PROBLEM STATEMENT:
Count each line below that has "names" anywhere in it. Answer with the total alone.
══ MATERIAL SUPPLIED ══
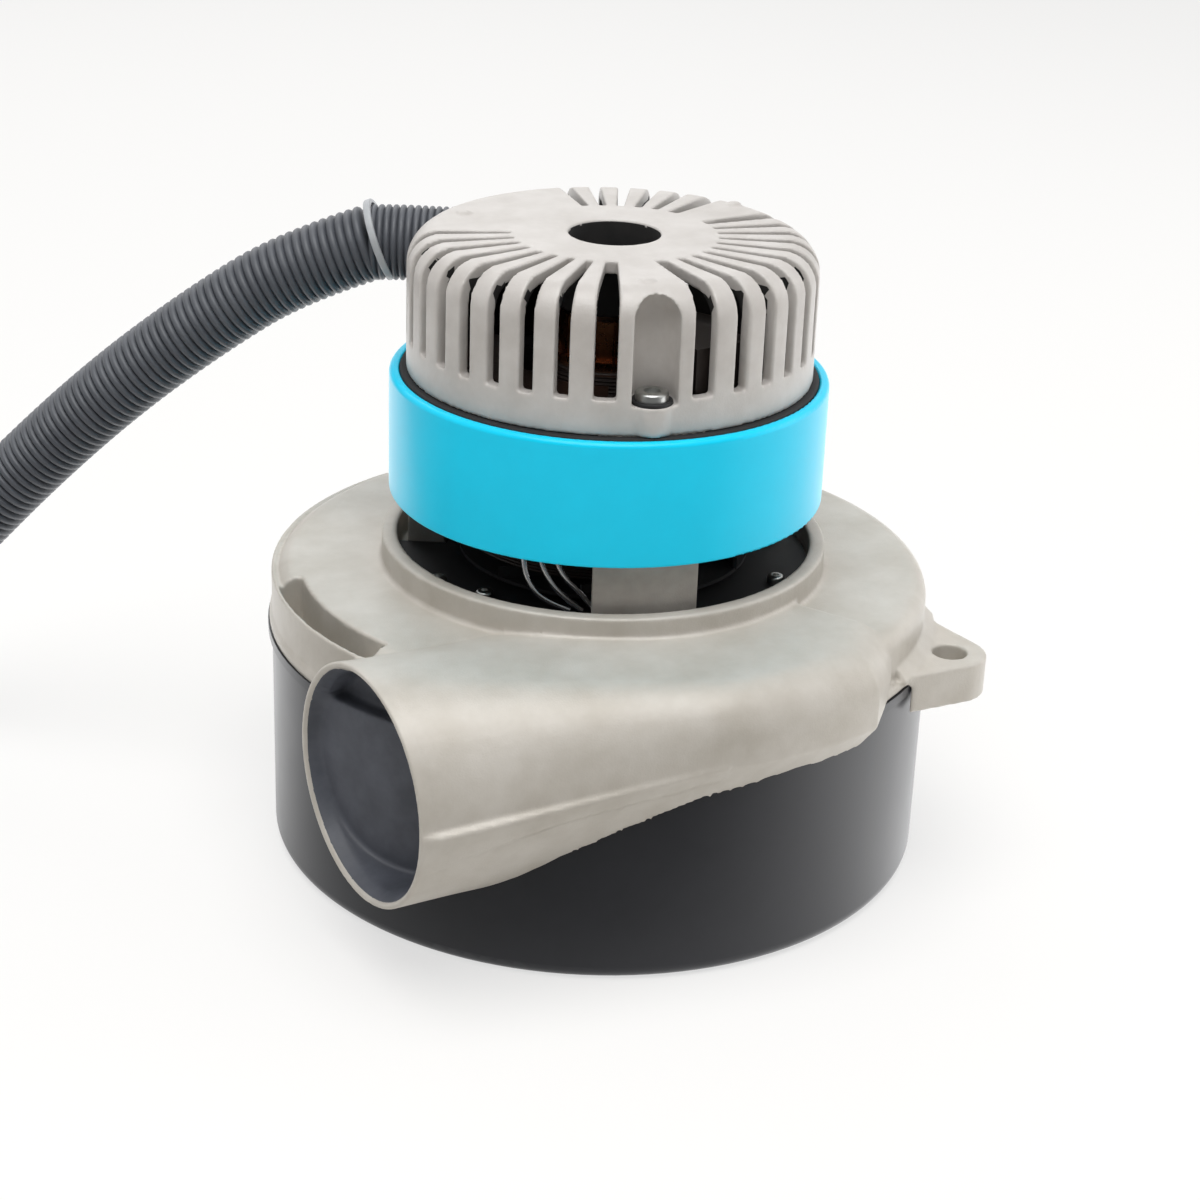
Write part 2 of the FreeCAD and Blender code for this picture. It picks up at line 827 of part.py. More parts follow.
def slot_cutters():
    cuts = []
    for index, bolt in enumerate(bolt_angles):
        for offset in slot_offsets:
            half = (wide_slot_angle if offset == slot_offsets[0] else slot_angle) / 2
            for side in (-offset, offset):
                if (index, side) not in plain_slots:
                    cuts.append(wedge(slot_inner, dome_radius + OVER, bolt + side - half,
                                      bolt + side + half, slot_bottom, dome_top + OVER))
    return group(cuts)


def bolt_pocket():
    # Round well over the bolt's head, open to the dome's side under an arch
    half = pocket_width / 2
    side = pocket_bottom + pocket_height - half
    well = cylinder(half, pocket_bottom, side, bolt_circle).fuse(
        Part.makeSphere(half, V(bolt_circle, 0, side)))
    points = [V(bolt_circle, -half, pocket_bottom), V(bolt_circle, half, pocket_bottom),
              V(bolt_circle, half, side), V(bolt_circle, 0, side + half),
              V(bolt_circle, -half, side)]
    edges = [Part.makeLine(points[4], points[0]), Part.makeLine(points[0], points[1]),
             Part.makeLine(points[1], points[2]),
             Part.Arc(points[2], points[3], points[4]).toShape()]
    window = Part.Face(Part.Wire(edges)).extrude(V(bolt_inset + OVER, 0, 0))
    return well.fuse(window)


def dome_cover():
    inner_radius = dome_radius - dome_wall
    inner_top = dome_top - dome_wall
    shell = revolved([
        (0, dome_bottom), (dome_radius, dome_bottom), (dome_radius, dome_top, dome_round),
        (0, dome_top),
    ])
    envelope = shell.copy()
    shell = shell.cut(revolved([
        (0, dome_bottom - OVER), (inner_radius, dome_bottom - OVER),
        (inner_radius, inner_top, dome_round - dome_wall / 2), (0, inner_top),
    ]))
    shell = shell.cut(slot_cutters())
    parts = [shell]
    for angle in bolt_angles:
        place = polar(bolt_circle, angle)
        boss = cylinder(boss_radius, dome_bottom, dome_top - OVER, place.x, place.y)
        parts.append(boss.common(envelope))
        parts.append(cylinder(pocket_width / 2, dome_bottom, pocket_bottom, place.x, place.y))
    hub_low = upper_bearing_z - OVER
    parts.append(cylinder(dome_hub, hub_low, dome_top - OVER))
    parts.append(gland_boss().common(envelope))
    shape = fused(parts)
    # Bearing seat below a ledge, open at the top
    ledge = upper_bearing_z + upper_bearing[2]
    shape = shape.cut(cylinder(upper_bearing[1] / 2 + SEAT / 2, hub_low - OVER, ledge))
    shape = shape.cut(cylinder(ledge_hole / 2, hub_low - OVER, dome_top + OVER))
    shape = shape.cut(cylinder(dome_hole / 2, ledge + ledge_wall, dome_top + OVER))
    for angle in bolt_angles:
        place = polar(bolt_circle, angle)
        shape = shape.cut(turned(bolt_pocket(), angle))
        shape = shape.cut(cylinder(bolt_size / 2 + GAP, dome_bottom - OVER, pocket_bottom + OVER,
                                   place.x, place.y))
    return shape.cut(gland_bore())


# Conduit entry in the dome's side

gland_direction = polar(1, gland_axis)
gland_side = polar(1, gland_axis - 90)


def gland_place(distance):
    # A point on the entry's axis, measured along it from the plane of the shaft
    place = gland_direction * distance + gland_side * gland_offset
    return V(place.x, place.y, gland_z)


def gland_boss():
    length = gland_out - gland_in
    return Part.makeCylinder(gland_radius, length, gland_place(gland_in), gland_direction)


def gland_bore():
    return Part.makeCylinder(conduit_radius + SEAT, gland_out - gland_in + 2 * OVER,
                             gland_place(gland_in - OVER), gland_direction)


# Fasteners

def through_bolts():
    bolts = []
    for angle in bolt_angles:
        place = polar(bolt_circle, angle)
        low = dome_bottom - bolt_grip
        head_low = pocket_bottom
        shank = cylinder(bolt_size / 2 - RUN, low, head_low, place.x, place.y)
        head = cylinder(bolt_head / 2, head_low, head_low + bolt_head_height, place.x, place.y)
        socket = hexagon(bolt_socket, head_low + bolt_socket_floor,
                         head_low + bolt_head_height + OVER)
        socket.translate(V(place.x, place.y, 0))
        bolts.append(shank.fuse(head).cut(socket))
    return group(bolts)


# Band, liner and wave washer

def cooling_band():
    return revolved([(band_inner, band_bottom), (band_outer, band_bottom, 0.8),
                     (band_outer, band_top, 1.4), (band_inner, band_top, 0.6)])


def band_liner():
    inner = post_outer + SEAT
    return ring(inner, band_inner - SEAT, band_bottom + liner_drop, band_top - liner_drop)


def wave_washer():
    outer = upper_bearing[1] / 2 - 2 * SEAT
    return ring(outer - washer_width, outer, upper_bearing_z - washer_sheet, upper_bearing_z - RUN)


# Conduit

def rounded_path(points):
    # Straight runs joined by tangent arcs, as large as the runs allow
    vectors = [V(*point) for point in points]
    edges = []
    radii = []
    last = vectors[0]
    for before, corner, after in zip(vectors, vectors[1:], vectors[2:]):
        come = (corner - before).normalize()
        go = (after - corner).normalize()
        shorter = min((corner - before).Length, (after - corner).Length)
        turn = come.getAngle(go)
        reach = 0.45 * shorter
        radius = reach / math.tan(turn / 2)
        radii.append(radius)
        first = corner - come * reach
        second = corner + go * reach
        towards = (go - come).normalize()
        centre = corner + towards * (radius / math.cos(turn / 2))
        middle = centre - towards * radius
        edges.append(Part.makeLine(last, first))
        edges.append(Part.Arc(first, middle, second).toShape())
        last = second
    edges.append(Part.makeLine(last, vectors[-1]))
    return Part.Wire(edges), radii


def conduit():
    path, radii = rounded_path(conduit_route)
    start = V(*conduit_route[0])
    heading = (V(*conduit_route[1]) - start).normalize()
    circle = Part.Wire(Part.makeCircle(conduit_radius, start, heading))
    pipe = path.makePipeShell([circle], True, True)
    expected = math.pi * conduit_radius ** 2 * path.Length
    print("conduit radii", [round(radius) for radius in radii])
    print("conduit length", round(path.Length, 1), "volume over section times length",
          round(pipe.Volume / expected, 4))
    return pipe


def boot():
    # Short bent sleeve from the dome to the conduit
    end = V(*conduit_route[0])
    heading = (V(*conduit_route[1]) - end).normalize()
    start = gland_place(gland_in + 2.0)
    turn = gland_direction.getAngle(heading)
    meet = end - heading * 5.0
    bend_in = gland_place((meet - gland_place(0)).dot(gland_direction) - 5.0)
    middle = bend_in + gland_direction * 5.0
    reach = 4.8
    radius = reach / math.tan(turn / 2)
    first = middle - gland_direction * reach
    second = middle + heading * reach
    towards = (heading - gland_direction).normalize()
    centre = middle + towards * (radius / math.cos(turn / 2))
    arc = Part.Arc(first, centre - towards * radius, second).toShape()
    wire = Part.Wire([Part.makeLine(start, first), arc, Part.makeLine(second, end)])
    circle = Part.Wire(Part.makeCircle(conduit_radius, start, gland_direction))
    return wire.makePipeShell([circle], True, True)


def conduit_tie():
    start = V(*conduit_route[0])
    heading = (V(*conduit_route[1]) - start).normalize()
    inner = conduit_radius + SEAT
    band = ring(inner, inner + tie_wall, -tie_width / 2, tie_width / 2)
    length, width, extra = tie_head
    tall = tie_width + extra
    head = Part.makeBox(length, width, tall, V(inner + tie_wall / 2, -width / 2, -tall / 2))
    head = turned(head, tie_head_turn)
    return along(band.fuse(head), start + heading * tie_distance, heading)


def end_place():
    tip = V(*conduit_route[-1])
    heading = (tip - V(*conduit_route[-2])).normalize()
    flat = V(heading.x, heading.y, 0).normalize()
    return tip, flat


def conduit_fitting():
    tip, heading = end_place()
    end = fitting_length + nipple_length
    body = revolved([(0, 0), (fitting_radius - fitting_edge, 0), (fitting_radius, fitting_edge),
                     (fitting_radius, fitting_length - fitting_edge),
                     (fitting_radius - fitting_edge, fitting_length),
                     (nipple_radius, fitting_length), (nipple_radius, end - fitting_edge),
                     (nipple_radius - fitting_edge, end), (0, end)])
    grip = cylinder(fitting_grip_radius, 2 * fitting_edge, fitting_length / 2,
                    fitting_radius + fitting_grip_radius / 3)
    for k in range(fitting_grips):
        body = body.cut(turned(grip, k * 360.0 / fitting_grips))
    return along(body, tip, heading)


def conduit_locknut():
    tip, heading = end_place()
    low = fitting_length + locknut_width
    rim = locknut_radius - fitting_edge
    nut = ring(nipple_radius + RUN, rim, low, low + locknut_width)
    lug = wedge(rim - OVER, locknut_radius, -9, 9, low, low + locknut_width)
    lugs = [turned(lug, k * 360.0 / locknut_lugs) for k in range(locknut_lugs)]
    return along(fused([nut] + lugs), tip, heading)


def build():
    nodes = {
        "fan_shell": fan_shell(),
        "scroll_casting": scroll_casting(),
        "motor_posts": motor_posts(),
        "motor_baffle": motor_baffle(),
        "impeller_lower": wheel(wheel_bottom, stage_one_width),
        "impeller_upper": wheel(wheel_two_low, stage_two_width),
        "return_plate": return_plate(),
        "plate_ring": return_clip(),
        "spacer_middle": spacer(wheel_one_top, wheel_two_top - wheel_sheet),
        "spacer_upper": spacer(wheel_two_top, bearing_low),
        "fan_washer": fan_washer(),
        "fan_nut": fan_nut(),
        "shaft": shaft(),
        "lower_bearing_outer": bearing_outer(lower_bearing, bearing_low),
        "lower_bearing_inner": bearing_inner(lower_bearing, bearing_low),
        "upper_bearing_outer": bearing_outer(upper_bearing, upper_bearing_z),
        "upper_bearing_inner": bearing_inner(upper_bearing, upper_bearing_z),
        "wave_washer": wave_washer(),
        "cooling_fan": cooling_fan(),
        "stator_core": stator_core(),
        "field_coils": group([field_coil(0), field_coil(180)]),
        "armature_core": armature_core(),
        "armature_winding": armature_winding(),
        "commutator": commutator(),
        "brush_ring": brush_ring(),
        "dome_cover": dome_cover(),
        "through_bolts": through_bolts(),
        "cooling_band": cooling_band(),
        "band_liner": band_liner(),
        "conduit_boot": boot(),
        "conduit_tie": conduit_tie(),
        "conduit": conduit(),
        "conduit_fitting": conduit_fitting(),
        "conduit_locknut": conduit_locknut(),
    }
    for side, angle in brush_turns.items():
        nodes["brush_holder_" + side] = turned(brush_holder(), angle)
        nodes["brush_tube_" + side] = turned(brush_tube(), angle)
        nodes["brush_" + side] = turned(brush(), angle)
        nodes["brush_spring_" + side] = turned(brush_spring(), angle)
    return nodes


os.makedirs("parts", exist_ok=True)
for name, shape in build().items():
    shape.exportStep("parts/" + name + ".step")
    box_now = shape.BoundBox
    print(name, "solids", len(shape.Solids), "valid", shape.isValid(), "volume",
          round(shape.Volume), "z", round(box_now.ZMin, 2), round(box_now.ZMax, 2))
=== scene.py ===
import bpy
import math
import numpy as np
from mathutils import Matrix, Vector
from mathutils.bvhtree import BVHTree


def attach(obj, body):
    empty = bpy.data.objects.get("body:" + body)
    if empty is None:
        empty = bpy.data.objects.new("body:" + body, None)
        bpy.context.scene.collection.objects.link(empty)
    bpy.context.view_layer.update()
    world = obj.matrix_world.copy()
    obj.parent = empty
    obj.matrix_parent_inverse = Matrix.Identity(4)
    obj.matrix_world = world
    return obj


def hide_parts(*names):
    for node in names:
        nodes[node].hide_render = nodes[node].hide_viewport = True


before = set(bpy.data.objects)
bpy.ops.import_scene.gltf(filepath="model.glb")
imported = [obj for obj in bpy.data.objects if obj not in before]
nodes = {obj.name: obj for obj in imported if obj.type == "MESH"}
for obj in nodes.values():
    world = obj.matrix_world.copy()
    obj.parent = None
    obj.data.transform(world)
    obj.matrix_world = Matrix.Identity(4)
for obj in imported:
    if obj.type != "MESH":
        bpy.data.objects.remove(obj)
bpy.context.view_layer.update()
mm = 0.001
origin = Vector((0, 0, 0))
up = Vector((0, 0, 1))
print("frame loaded:", len(nodes), "nodes")


# Small helpers

def deselect():
    bpy.ops.object.select_all(action="DESELECT")


def pick(piece):
    deselect()
    piece.select_set(True)
    bpy.context.view_layer.objects.active = piece


def applyModifiers(piece):
    pick(piece)
    for name in [m.name for m in piece.modifiers]:
        bpy.ops.object.modifier_apply(modifier=name)


def modifier(piece, kind, **settings):
    made = piece.modifiers.new(kind.title(), kind)
    for key, value in settings.items():
        setattr(made, key, value)
    return made


def smooth(piece, degrees=35):
    pick(piece)
    bpy.ops.object.shade_smooth_by_angle(angle=math.radians(degrees))


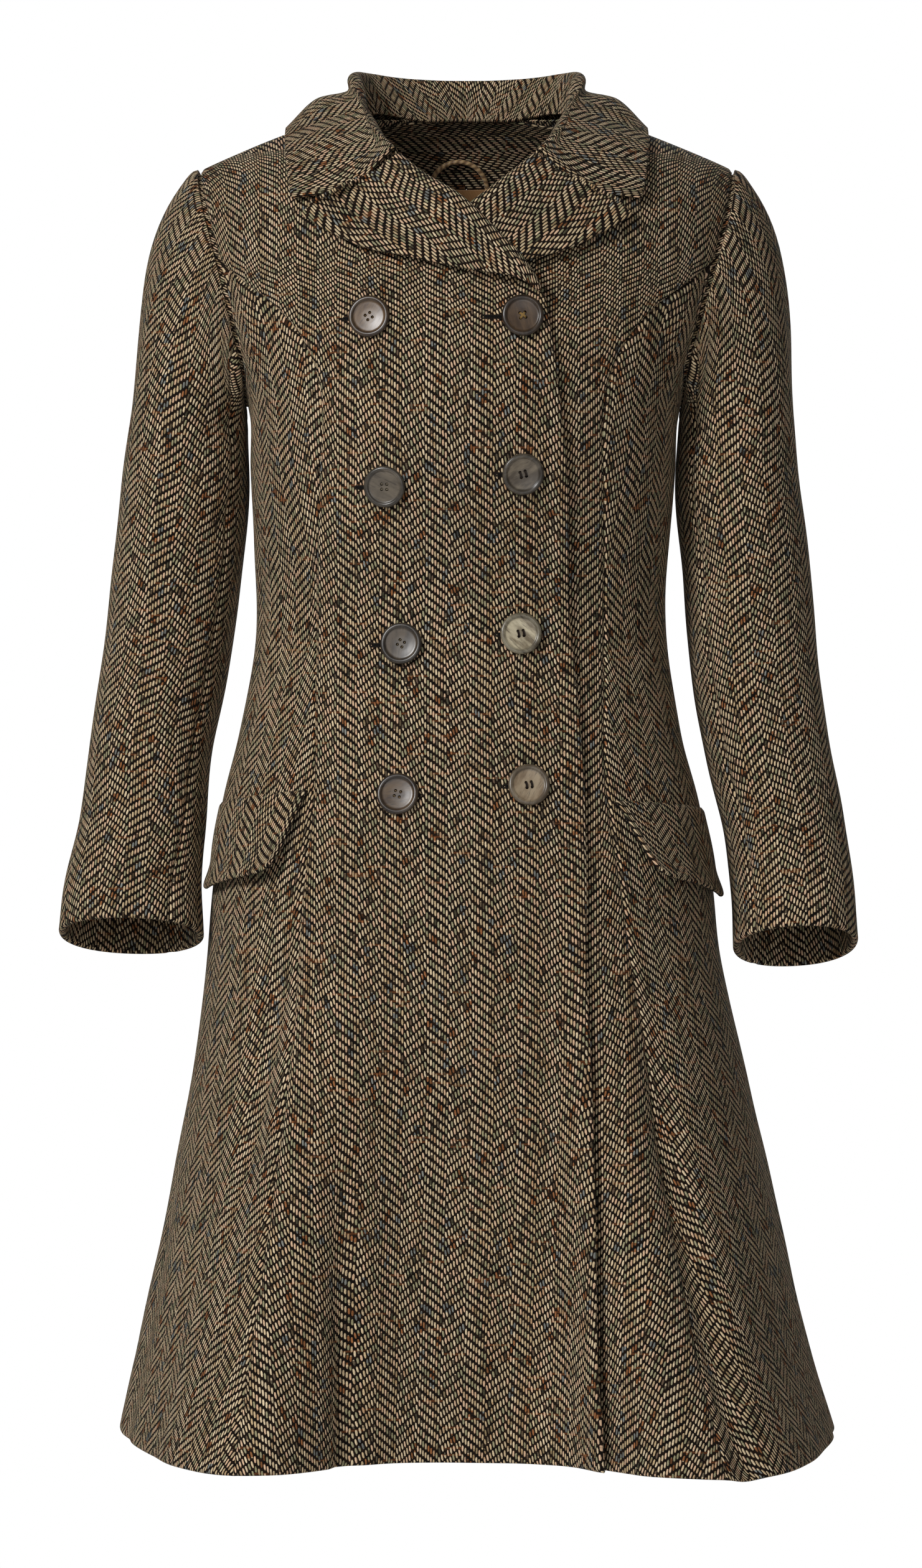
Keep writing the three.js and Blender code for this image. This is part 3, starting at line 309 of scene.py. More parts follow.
def body_normal(bearing, z):
    bearing, z = np.broadcast_arrays(np.asarray(bearing, float), np.asarray(z, float))
    step = 0.5
    around = body_point(bearing + step, z) - body_point(bearing - step, z)
    top = shoulder_z(body_point(bearing, z)[..., 0] - read(BODY, "z", z, "centre"))
    up = body_point(bearing, np.minimum(z + step, top - 0.05)) - body_point(bearing, z - step)
    normal = unit(np.cross(around, up))
    ridge = unit(vec(np.sign(np.sin(np.radians(bearing))) * 0.3, 0, 1))
    return np.where((z > top - 0.6)[..., None], ridge, normal)


def bearing_at(across, z, back=False):
    """The bearing of a point on the front (or back) ring that is this far across."""
    across, z = np.broadcast_arrays(np.asarray(across, float), np.asarray(z, float))
    square = read(BODY, "z", z, "square")
    share = np.minimum(1, np.abs(across) / read(BODY, "z", z, "half_width"))
    depth = read(BODY, "z", z, "back" if back else "front") * (1 - share**square) ** (1 / square)
    bearing = np.degrees(np.arctan2(across, -depth if back else depth))
    folded = z < FOLD_TOP
    if np.any(folded):
        side = np.where(across == 0, 1, np.sign(across))
        for _ in range(12):
            found = np.degrees(np.arcsin(np.clip(across / ring_reach(bearing, z), -1, 1)))
            if back:
                found = side * 180 - found
            bearing = np.where(folded, mix(bearing, found, 0.7), bearing)
    return bearing


def at_x(x, z):
    return bearing_at(x - read(BODY, "z", z, "centre"), z), np.asarray(z, float)


def catmull(points, samples=60):
    """A centripetal curve through points, sampled evenly by its own parameter."""
    p = np.asarray(points, float)
    p = np.concatenate([[2 * p[0] - p[1]], p, [2 * p[-1] - p[-2]]])
    found = []
    for k in range(len(p) - 3):
        p0, p1, p2, p3 = p[k : k + 4]
        d0, d1, d2 = (max(np.linalg.norm(b - a), 1e-6) ** 0.5 for a, b in ((p0, p1), (p1, p2), (p2, p3)))
        t1 = ((p1 - p0) / d0 - (p2 - p0) / (d0 + d1) + (p2 - p1) / d1) * d1
        t2 = ((p2 - p1) / d1 - (p3 - p1) / (d1 + d2) + (p3 - p2) / d2) * d1
        w = np.linspace(0, 1, samples, endpoint=False)[:, None]
        found.append(p1 + t1 * w + (-3 * p1 + 3 * p2 - 2 * t1 - t2) * w**2 + (2 * p1 - 2 * p2 + t1 + t2) * w**3)
    found.append(p[-2:-1])
    return np.concatenate(found)


def along(curve, share):
    """Points of a sampled curve at shares of its length."""
    run = np.concatenate([[0], np.cumsum(np.linalg.norm(np.diff(curve, axis=0), axis=1))])
    at = np.clip(share, 0, 1) * run[-1]
    return np.stack([np.interp(at, run, curve[:, k]) for k in range(curve.shape[1])], -1)


MM_PER_DEGREE = 2.6


def seam(points):
    """A seam as a curve of bearing and height, walked evenly from 0 to 1."""
    curve = catmull([(b * MM_PER_DEGREE, z) for b, z in points])

    def at(share):
        p = along(curve, np.asarray(share, float))
        return np.stack([p[..., 0] / MM_PER_DEGREE, p[..., 1]], -1)

    return at


def mirrored(curve):
    return lambda share: curve(share) * [-1, 1]


def unmirrored(curve):
    return curve


ROWS_BELOW = 20
ROWS_ABOVE = 11
TURN = ROWS_BELOW / (ROWS_BELOW + ROWS_ABOVE)


def joined(lower, upper):
    def at(v):
        v = np.asarray(v, float)[..., None]
        high = 1 - (1 - np.clip((v - TURN) / (1 - TURN), 0, 1)) ** 1.7
        return np.where(v <= TURN, lower(np.clip(v / TURN, 0, 1)[..., 0]), upper(high[..., 0]))

    return at


def shoulder_seam(start, end, back):
    def at(s):
        across = mix(start, end, np.asarray(s, float))
        z = shoulder_z(across)
        return np.stack([bearing_at(across, z, back), z], -1)

    return at


def straight(a, b):
    return lambda s: mix(a, b, np.asarray(s, float)[..., None])


TIP = NECK_HALF_WIDTH + SHOULDER_TIP


def tip_spot(back):
    z = shoulder_z(np.float64(TIP))
    return (float(bearing_at(TIP, z, back)), float(z))


front_hole = [(float(bearing_at(a, z)), z) for a, z in ARMHOLE_FRONT]
back_hole = [(float(bearing_at(a, z, True)), z) for a, z in ARMHOLE_BACK]
underarm = (90, UNDERARM_Z)
princess_seam = seam(PRINCESS_SEAM + [front_hole[PRINCESS_TOP]])
armhole_below = seam([underarm] + front_hole[: PRINCESS_TOP + 1])
armhole_above = seam(front_hole[PRINCESS_TOP:] + [tip_spot(False)])
armhole_back = seam([underarm] + back_hole + [tip_spot(True)])
side_seam = seam([(90, HEM_Z), (90, -600), underarm])
back_seam = seam([(180, HEM_Z), (180, -400), (180, BACK_NECK_Z)])


def back_neck_seam(across):
    z = mix(BACK_NECK_Z, NECK_POINT_Z, smooth(0, NECK_HALF_WIDTH, across))
    return np.stack([bearing_at(np.maximum(across, 0.01), z, True), z], -1)


def mirror_x(x):
    return 2 * NECK_CENTRE_X - x


front_edge = seam([tuple(float(n) for n in at_x(x, z)) for x, z in FRONT_EDGE])
underlap_edge = seam([tuple(float(n) for n in at_x(x, z)) for x, z in zip(UNDERLAP_EDGE["x"], UNDERLAP_EDGE["z"])])


def neck_edge(flip):
    """The front's neck edge: the roll line set back, then on to the shoulder seam."""
    last = len(ROLL_LINE["x"]) - 1
    spots = []
    for i, (x, z) in enumerate(zip(ROLL_LINE["x"], ROLL_LINE["z"])):
        back = 0 if i == 0 else GORGE_SETBACK if i == last else ROLL_SETBACK
        spots.append((x - back, z - back))
    spots.append((-63, -19))
    found = [tuple(float(n) for n in at_x(mirror_x(x) if flip else x, z)) for x, z in spots]
    side = 1 if flip else -1
    top = shoulder_z(np.float64(NECK_HALF_WIDTH))
    return seam(found + [(float(bearing_at(side * NECK_HALF_WIDTH, top)), float(top))])


right_neck_edge = neck_edge(False)
left_neck_edge = neck_edge(True)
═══
PROBLEM SOLUTION:
2